Rosa ‘White Perfum De Provence’

A hybrid tea rose, this variety is known for its intense, sweet fragrance. It’s an upright rose which is equally happy in the middle of a border or in a container.

The roses themselves feature large white flowers with lemon-tinged centers. It’s also available as a standard rose, which can make a truly spectacular display in any garden. 

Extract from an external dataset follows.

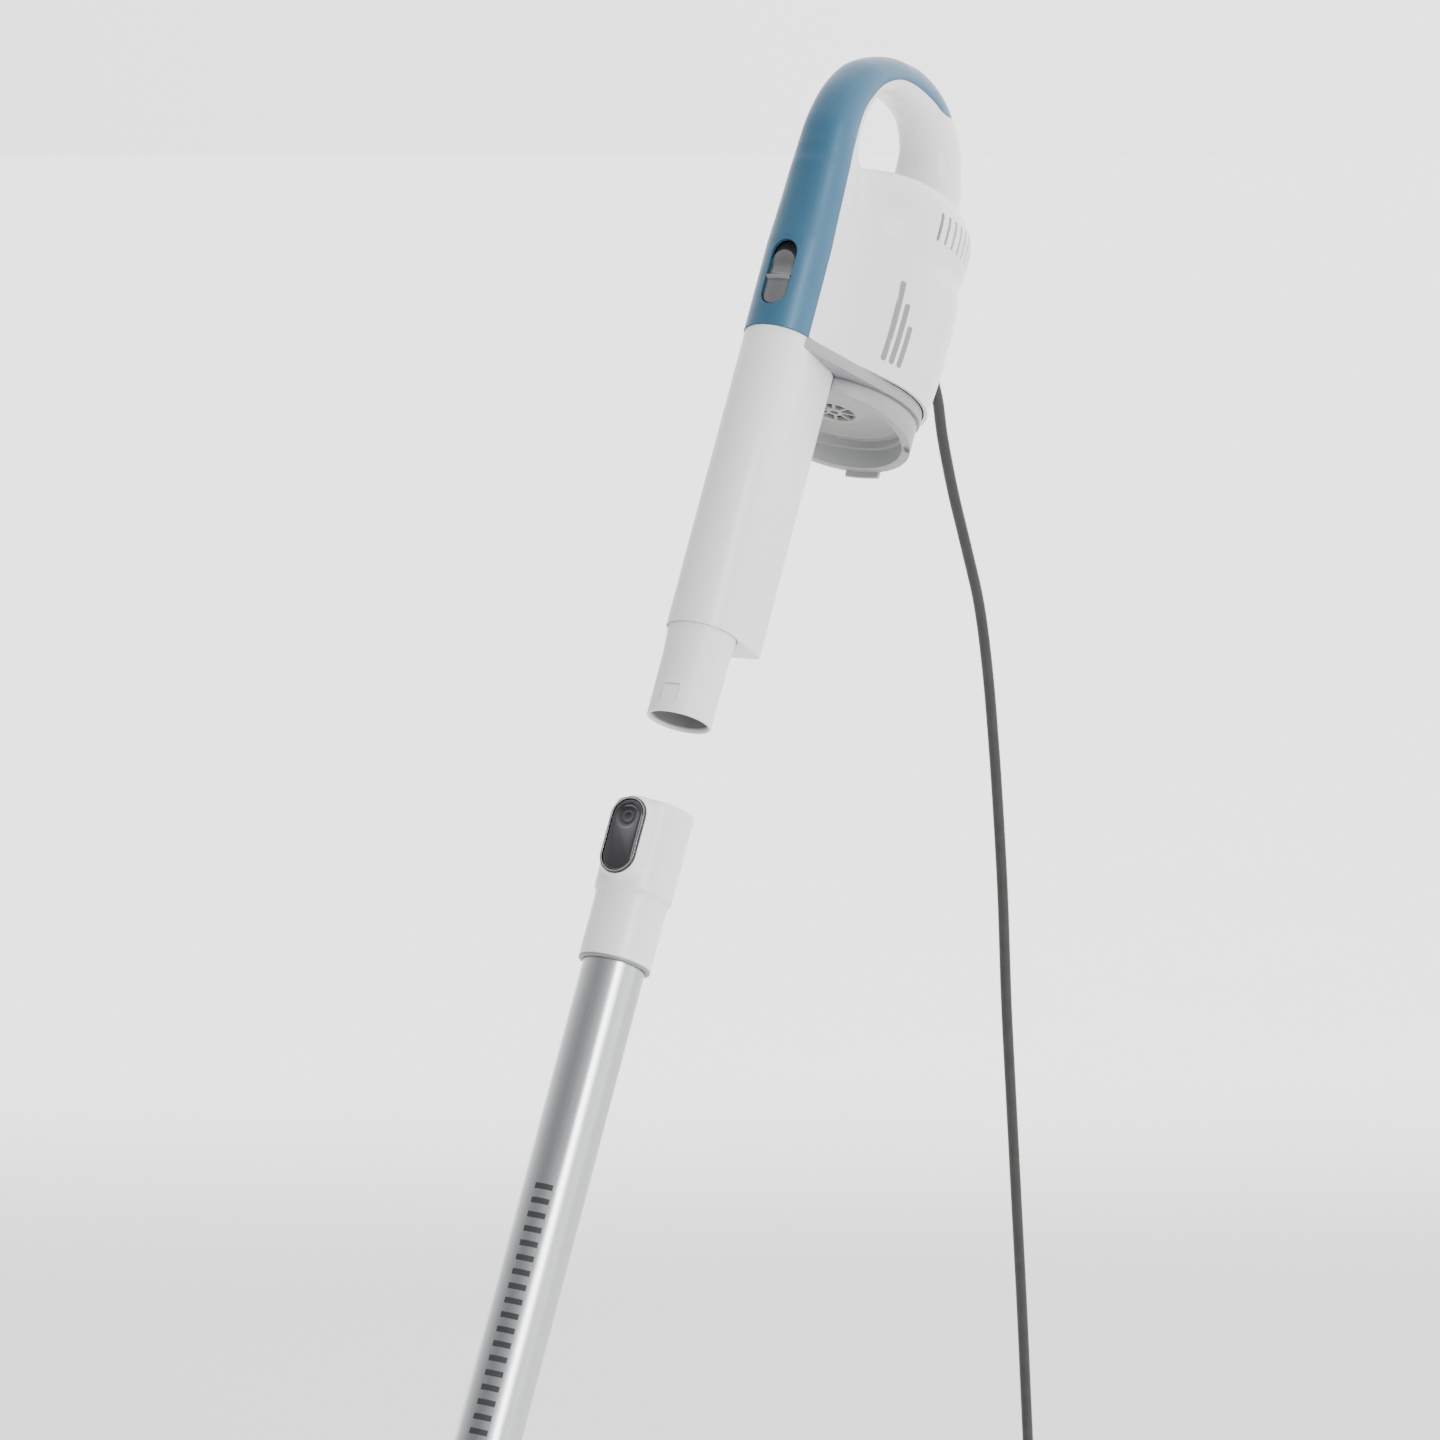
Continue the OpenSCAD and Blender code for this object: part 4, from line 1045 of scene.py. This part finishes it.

It flowers repeatedly from June until the temperatures drop in autumn. It’s also referred to as ‘The Diamond Wedding Rose’ which makes it a perfect gift for a wedding or a diamond anniversary. 

Rosa ‘Desdemona’

An English shrub rose, ‘Desdemona’ was introduced in 2015 by David Austin, named after the heroine in Shakespeare’s Othello, the wife of the titled hero, who met a tragic end. I won’t say any more than that, in case you’re not familiar with the play!

This rose is perfect for a number of uses – to fill a container with a bright display, to be grown as a hedge or as part of a border, or even to produce cut flowers. 

As long as you give this rose full sun and well-draining soil, it will produce flowers for years. 

The blooms have a strong scent typical of old rose varieties, and this one in particular is said to smell of cucumber and lemon zest. The flowers are white with a hint of pink, and feature a myriad of stacked petals. 

The plant itself reaches 3.5 feet tall, and spreads to around 3 feet wide.